扩散模型实战(一):基本原理介绍
扩散模型实战(二):扩散模型的发展
扩散模型实战(三):扩散模型的应用
本文以MNIST数据集为例,从零构建扩散模型,具体会涉及到如下知识点:
下面介绍具体的实现过程:
最好有GPU环境,比如公司的GPU集群或者Google Colab,下面是代码实现:
# 安装diffusers库
!pip install -q diffusers
# 导入所需要的包
import torch
import torchvision
from torch import nn
from torch.nn import functional as F
from torch.utils.data import DataLoader
from diffusers import DDPMScheduler, UNet2DModel
from matplotlib import pyplot as plt
device = torch.device("cuda" if torch.cuda.is_available() else "cpu")
print(f'Using device: {device}')
# 输出
Using device: cuda
此时会输出运行环境是GPU还是CPU
MNIST数据集是一个小数据集,存储的是0-9手写数字字体,每张图片都28X28的灰度图片,每个像素的取值范围是[0,1],下面加载该数据集,并展示部分数据:
dataset = torchvision.datasets.MNIST(root="mnist/", train=True, download=True, transform=torchvision.transforms.ToTensor())

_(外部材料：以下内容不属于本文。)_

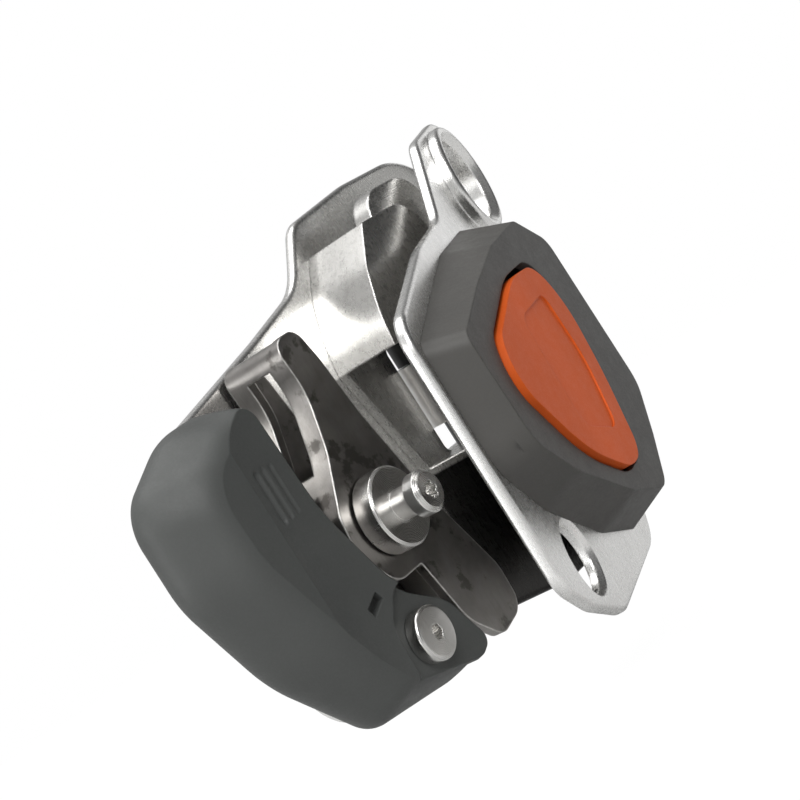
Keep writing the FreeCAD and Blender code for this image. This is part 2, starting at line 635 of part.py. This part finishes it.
def handle_frame():
    """Steel arm round the lower pin whose nose pushes the cam's web."""
    frame = sheet(HANDLE_FRAME, FRAME_BACK, FRAME_FRONT)
    frame = frame.cut(rod(HANDLE_PIN[0], HANDLE_PIN[1], HANDLE_BUSH_RADIUS, 0, 30))
    return drilled(frame, HANDLE_SCREWS, RIVET_RADIUS + SNUG, 0, 20)


def handle_bush():
    inner = HANDLE_PIN_RADIUS + RUNNING
    return ring(*HANDLE_PIN, inner, HANDLE_BUSH_RADIUS, HANDLE_BACK, HANDLE_SEAT)


def handle_screws():
    bodies = []
    for across, down in HANDLE_SCREWS:
        head = rod(across, down, 2.3, FRAME_BACK - 1.6, FRAME_BACK)
        head = head.cut(star_recess(across, down, 1.3, FRAME_BACK - 0.7, 2.0))
        shank = rod(across, down, RIVET_RADIUS, FRAME_BACK, 11.2)
        bodies.append(head.fuse(shank).removeSplitter())
    return Part.makeCompound(bodies)


os.makedirs("parts", exist_ok=True)

FIXED = {
    "back_plate": back_plate,
    "fixed_shoe": fixed_shoe,
    "shoe_rivets": shoe_rivets,
    "load_lug": load_lug,
    "lug_spacers": lug_spacers,
    "lug_rivets": lug_rivets,
    "main_pin": main_pin,
    "pin_washer": pin_washer,
    "back_washer": back_washer,
    "handle_pin": handle_pin,
    "hinge_shaft": hinge_shaft,
    "hinge_knob": hinge_knob,
    "hinge_sleeve": hinge_sleeve,
    "cam_channel": cam_channel,
    "cam_jaw": cam_jaw,
    "jaw_rivets": jaw_rivets,
    "cam_bush": cam_bush,
    "cam_spring": cam_spring,
    "handle_shell": handle_shell,
    "handle_frame": handle_frame,
    "handle_bush": handle_bush,
    "handle_screws": handle_screws,
}
SWUNG = {
    "front_plate": front_plate,
    "hinge_leaf": hinge_leaf,
    "leaf_rivets": leaf_rivets,
    "latch_cover": latch_cover,
    "cover_screws": cover_screws,
    "catch_leaf": catch_leaf,
    "catch_rivets": catch_rivets,
    "release_button": release_button,
    "button_spring": button_spring,
}
for name, make in FIXED.items():
    save(name, make())
for name, make in SWUNG.items():
    save(name, opened(make()))
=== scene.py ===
import json

import bmesh
import bpy
from mathutils import Matrix, Vector


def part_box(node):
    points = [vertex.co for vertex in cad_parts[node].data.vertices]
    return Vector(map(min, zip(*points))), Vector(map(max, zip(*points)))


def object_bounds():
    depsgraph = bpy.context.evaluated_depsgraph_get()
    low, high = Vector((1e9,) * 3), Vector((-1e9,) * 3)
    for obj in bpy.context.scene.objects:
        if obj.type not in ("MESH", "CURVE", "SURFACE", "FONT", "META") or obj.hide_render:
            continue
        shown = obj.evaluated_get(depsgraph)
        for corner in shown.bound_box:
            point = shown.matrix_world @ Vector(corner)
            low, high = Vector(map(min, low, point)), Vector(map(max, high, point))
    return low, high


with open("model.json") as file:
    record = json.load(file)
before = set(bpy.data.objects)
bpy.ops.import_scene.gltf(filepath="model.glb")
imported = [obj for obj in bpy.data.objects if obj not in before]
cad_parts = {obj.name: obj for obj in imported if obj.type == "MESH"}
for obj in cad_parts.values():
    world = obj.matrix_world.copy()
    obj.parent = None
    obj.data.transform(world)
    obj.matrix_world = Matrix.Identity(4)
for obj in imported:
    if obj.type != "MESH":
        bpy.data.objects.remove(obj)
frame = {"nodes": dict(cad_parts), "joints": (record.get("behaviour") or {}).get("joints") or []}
bpy.context.view_layer.update()
cad_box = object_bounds()

MM = 0.001

# Turning axes of the pins, from the joints that turn about them, in metres.
axis_place = {joint["name"]: tuple(joint["pos_m"]) for joint in frame["joints"] if "pos_m" in joint}
MAIN_PIN = axis_place["cam_turn"]
HANDLE_PIN = axis_place["handle_squeeze"]
HINGE = axis_place["plate_swing"]

# The shoe is black below this height, a little under the foot of the hinge sleeve.
OXIDE_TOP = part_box("hinge_sleeve")[0][2] - 1.4 * MM

# A point between the cam and the shoe, which all the lights face.
LIGHT_AIM = (-0.055, -0.01, -0.03)

FLOOR_RADIUS = 0.45
FLOOR_DROP = 0.012
FLOOR_GLOW = 1.05
FLOOR_GLOW_SHARE = 0.93

# The studio mirrored in the metal: tones from the side opposite DARK_SIDE round to it.
STUDIO_STRENGTH = 0.6
DARK_SIDE = (0.80, -0.60, 0.05)
STUDIO_TONES = ((0.0, 1.0), (0.42, 0.85), (0.70, 0.55), (0.84, 0.30), (0.97, 0.10))

CAMERA_PLACE = (-0.2856, -0.1794, -0.0029)
CAMERA_RIGHT = (0.4642, -0.7076, -0.5328)
CAMERA_BACK = (-0.8156, -0.5760, 0.0544)

# Distance between the rings of a wave texture whose scale is 1.
WAVE_PERIOD = 0.314
BEVEL_SAMPLES = 6
BLACK_OXIDE = (0.030, 0.029, 0.028)


# ---------------------------------------------------------------- node helpers


def shade(colour, factor):
    """The colour made darker or paler, up to full white."""
    return tuple(min(1.0, part * factor) for part in colour)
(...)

train_dataloader = DataLoader(dataset, batch_size=8, shuffle=True)
x, y = next(iter(train_dataloader))
print('Input shape:', x.shape)
print('Labels:', y)
plt.imshow(torchvision.utils.make_grid(x)[0], cmap='Greys');
# 输出
Input shape: torch.Size([8, 1, 28, 28])
Labels: tensor([7, 8, 4, 2, 3, 6, 0, 2])
所谓退化过程,其实就是对输入数据加入噪声的过程,由于MNIST数据集的像素范围在[0,1],那么我们加入噪声也需要保持在相同的范围,这样我们可以很容易的把输入数据与噪声进行混合,代码如下:
def corrupt(x, amount):
"""Corrupt the input `x` by mixing it with noise according to `amount`"""
noise = torch.rand_like(x)
amount = amount.view(-1, 1, 1, 1) # Sort shape so broadcasting works
return x*(1-amount) + noise*amount
接下来,我们看一下逐步加噪的效果,代码如下:
# Plotting the input data
fig, axs = plt.subplots(2, 1, figsize=(12, 5))
axs[0].set_title('Input data')
axs[0].imshow(torchvision.utils.make_grid(x)[0], cmap='Greys')
# Adding noise
amount = torch.linspace(0, 1, x.shape[0]) # Left to right -> more corruption
noised_x = corrupt(x, amount)
# Plottinf the noised version
axs[1].set_title('Corrupted data (-- amount increases -->)')
axs[1].imshow(torchvision.utils.make_grid(noised_x)[0], cmap='Greys');
从上图可以看出,从左到右加入的噪声逐步增多,当噪声量接近1时,数据看起来像纯粹的随机噪声。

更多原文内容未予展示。